EXERCISE PROMPT: In the listing that follows, count the lines holding the word "this" and report only that number.

STORED ROWS:
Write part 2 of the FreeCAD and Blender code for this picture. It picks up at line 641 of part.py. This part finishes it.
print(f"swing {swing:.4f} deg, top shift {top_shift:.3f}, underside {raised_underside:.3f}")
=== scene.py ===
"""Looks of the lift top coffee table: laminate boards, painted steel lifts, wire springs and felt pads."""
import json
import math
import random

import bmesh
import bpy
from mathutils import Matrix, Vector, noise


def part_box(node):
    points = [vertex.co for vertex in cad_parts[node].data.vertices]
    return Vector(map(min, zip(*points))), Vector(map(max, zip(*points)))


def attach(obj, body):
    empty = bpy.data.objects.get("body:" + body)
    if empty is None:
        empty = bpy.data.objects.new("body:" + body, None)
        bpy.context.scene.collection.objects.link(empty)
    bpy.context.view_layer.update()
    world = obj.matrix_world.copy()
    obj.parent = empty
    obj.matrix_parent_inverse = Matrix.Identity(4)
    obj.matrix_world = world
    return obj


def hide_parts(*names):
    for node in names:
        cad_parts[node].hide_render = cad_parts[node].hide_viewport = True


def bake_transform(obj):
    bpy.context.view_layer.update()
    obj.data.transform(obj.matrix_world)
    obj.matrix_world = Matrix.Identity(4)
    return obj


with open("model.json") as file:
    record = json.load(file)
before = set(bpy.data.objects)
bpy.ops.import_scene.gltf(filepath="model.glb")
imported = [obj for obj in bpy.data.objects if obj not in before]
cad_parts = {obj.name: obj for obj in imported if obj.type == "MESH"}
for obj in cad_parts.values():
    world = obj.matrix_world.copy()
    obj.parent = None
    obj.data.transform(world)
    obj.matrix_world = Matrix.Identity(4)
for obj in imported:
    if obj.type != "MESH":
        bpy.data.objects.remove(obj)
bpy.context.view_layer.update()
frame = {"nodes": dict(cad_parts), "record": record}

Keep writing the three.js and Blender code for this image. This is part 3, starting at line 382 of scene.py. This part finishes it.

SOLUTION TO THE PROBLEM: 2